Material supplied →

......

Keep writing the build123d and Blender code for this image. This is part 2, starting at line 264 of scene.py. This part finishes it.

......

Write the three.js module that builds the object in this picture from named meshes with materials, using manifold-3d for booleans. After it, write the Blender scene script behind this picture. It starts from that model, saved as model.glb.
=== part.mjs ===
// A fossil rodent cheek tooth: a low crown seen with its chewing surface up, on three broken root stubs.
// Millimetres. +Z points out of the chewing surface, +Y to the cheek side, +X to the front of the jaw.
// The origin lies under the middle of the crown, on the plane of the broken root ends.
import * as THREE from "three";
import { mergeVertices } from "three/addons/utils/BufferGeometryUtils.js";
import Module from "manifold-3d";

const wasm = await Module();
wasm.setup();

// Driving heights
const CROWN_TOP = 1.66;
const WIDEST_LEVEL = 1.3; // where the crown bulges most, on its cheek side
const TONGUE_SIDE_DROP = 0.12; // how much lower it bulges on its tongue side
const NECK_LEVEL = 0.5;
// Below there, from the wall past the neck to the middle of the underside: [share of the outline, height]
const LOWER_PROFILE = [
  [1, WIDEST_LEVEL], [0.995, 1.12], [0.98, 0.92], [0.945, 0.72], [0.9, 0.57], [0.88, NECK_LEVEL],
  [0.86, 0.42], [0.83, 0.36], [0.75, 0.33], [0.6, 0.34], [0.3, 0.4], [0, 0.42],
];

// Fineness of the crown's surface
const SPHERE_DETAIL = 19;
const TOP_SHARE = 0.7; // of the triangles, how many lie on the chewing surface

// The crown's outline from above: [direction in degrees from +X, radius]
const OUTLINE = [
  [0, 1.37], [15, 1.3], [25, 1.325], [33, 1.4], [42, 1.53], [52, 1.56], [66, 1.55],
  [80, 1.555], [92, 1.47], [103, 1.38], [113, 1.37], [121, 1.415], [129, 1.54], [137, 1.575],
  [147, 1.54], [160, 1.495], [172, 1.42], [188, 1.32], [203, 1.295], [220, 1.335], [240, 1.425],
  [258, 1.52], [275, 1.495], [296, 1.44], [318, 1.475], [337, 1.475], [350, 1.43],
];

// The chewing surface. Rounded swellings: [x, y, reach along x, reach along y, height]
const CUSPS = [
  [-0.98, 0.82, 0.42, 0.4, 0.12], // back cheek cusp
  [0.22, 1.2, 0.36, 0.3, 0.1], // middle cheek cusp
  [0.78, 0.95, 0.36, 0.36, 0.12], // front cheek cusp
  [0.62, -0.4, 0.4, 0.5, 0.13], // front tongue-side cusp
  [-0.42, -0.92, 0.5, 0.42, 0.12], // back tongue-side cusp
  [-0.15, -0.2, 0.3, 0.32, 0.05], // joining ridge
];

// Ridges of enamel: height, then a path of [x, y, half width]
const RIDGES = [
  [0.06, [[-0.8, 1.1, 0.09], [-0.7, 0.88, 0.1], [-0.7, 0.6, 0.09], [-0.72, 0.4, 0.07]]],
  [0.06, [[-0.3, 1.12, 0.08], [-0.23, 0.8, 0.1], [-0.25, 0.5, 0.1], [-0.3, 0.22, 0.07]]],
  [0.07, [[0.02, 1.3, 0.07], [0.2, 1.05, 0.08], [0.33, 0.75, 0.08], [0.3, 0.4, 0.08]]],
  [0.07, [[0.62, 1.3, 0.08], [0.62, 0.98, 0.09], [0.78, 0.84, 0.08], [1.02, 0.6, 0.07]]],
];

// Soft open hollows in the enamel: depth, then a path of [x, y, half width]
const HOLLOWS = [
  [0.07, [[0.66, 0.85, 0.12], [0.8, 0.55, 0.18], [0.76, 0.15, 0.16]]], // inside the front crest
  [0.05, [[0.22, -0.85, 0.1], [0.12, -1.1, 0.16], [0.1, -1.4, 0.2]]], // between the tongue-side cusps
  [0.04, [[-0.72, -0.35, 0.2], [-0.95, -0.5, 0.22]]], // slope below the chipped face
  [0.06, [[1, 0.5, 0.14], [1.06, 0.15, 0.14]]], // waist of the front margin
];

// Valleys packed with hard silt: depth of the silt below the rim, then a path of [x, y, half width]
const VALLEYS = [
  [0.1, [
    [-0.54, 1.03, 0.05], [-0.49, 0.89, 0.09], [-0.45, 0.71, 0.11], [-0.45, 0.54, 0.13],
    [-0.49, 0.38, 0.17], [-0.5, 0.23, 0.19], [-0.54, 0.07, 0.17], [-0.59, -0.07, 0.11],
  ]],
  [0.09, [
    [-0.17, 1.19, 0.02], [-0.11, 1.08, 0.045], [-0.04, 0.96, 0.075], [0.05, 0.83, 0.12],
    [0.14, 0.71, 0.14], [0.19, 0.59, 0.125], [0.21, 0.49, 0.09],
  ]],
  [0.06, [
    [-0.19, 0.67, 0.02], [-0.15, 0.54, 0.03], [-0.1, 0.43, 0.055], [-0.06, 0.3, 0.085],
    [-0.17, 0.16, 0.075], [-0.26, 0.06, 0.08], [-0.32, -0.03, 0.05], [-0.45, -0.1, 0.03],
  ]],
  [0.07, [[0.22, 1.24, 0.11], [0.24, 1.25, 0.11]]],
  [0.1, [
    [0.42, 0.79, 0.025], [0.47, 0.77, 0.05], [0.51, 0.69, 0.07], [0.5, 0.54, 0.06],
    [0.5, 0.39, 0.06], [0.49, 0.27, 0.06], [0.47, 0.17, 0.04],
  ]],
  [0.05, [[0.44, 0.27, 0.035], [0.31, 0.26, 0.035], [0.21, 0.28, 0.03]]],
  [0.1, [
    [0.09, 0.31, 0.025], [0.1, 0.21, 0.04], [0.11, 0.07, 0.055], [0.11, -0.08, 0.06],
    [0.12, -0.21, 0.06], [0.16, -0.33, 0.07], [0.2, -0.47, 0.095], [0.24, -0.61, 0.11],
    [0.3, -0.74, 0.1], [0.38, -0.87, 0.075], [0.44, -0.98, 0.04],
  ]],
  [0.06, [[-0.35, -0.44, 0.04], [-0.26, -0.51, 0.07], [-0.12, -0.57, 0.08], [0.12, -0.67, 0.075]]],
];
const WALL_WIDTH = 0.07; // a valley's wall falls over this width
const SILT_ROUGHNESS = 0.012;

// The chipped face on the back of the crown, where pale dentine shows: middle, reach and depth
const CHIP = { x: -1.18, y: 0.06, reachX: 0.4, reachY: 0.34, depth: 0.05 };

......

Exercise objective → From the data above, copy each line that has the string "manifold".

The solution →
Write the three.js module that builds the object in this picture from named meshes with materials, using manifold-3d for booleans. After it, write the Blender scene script behind this picture. It starts from that model, saved as model.glb.
import Module from "manifold-3d";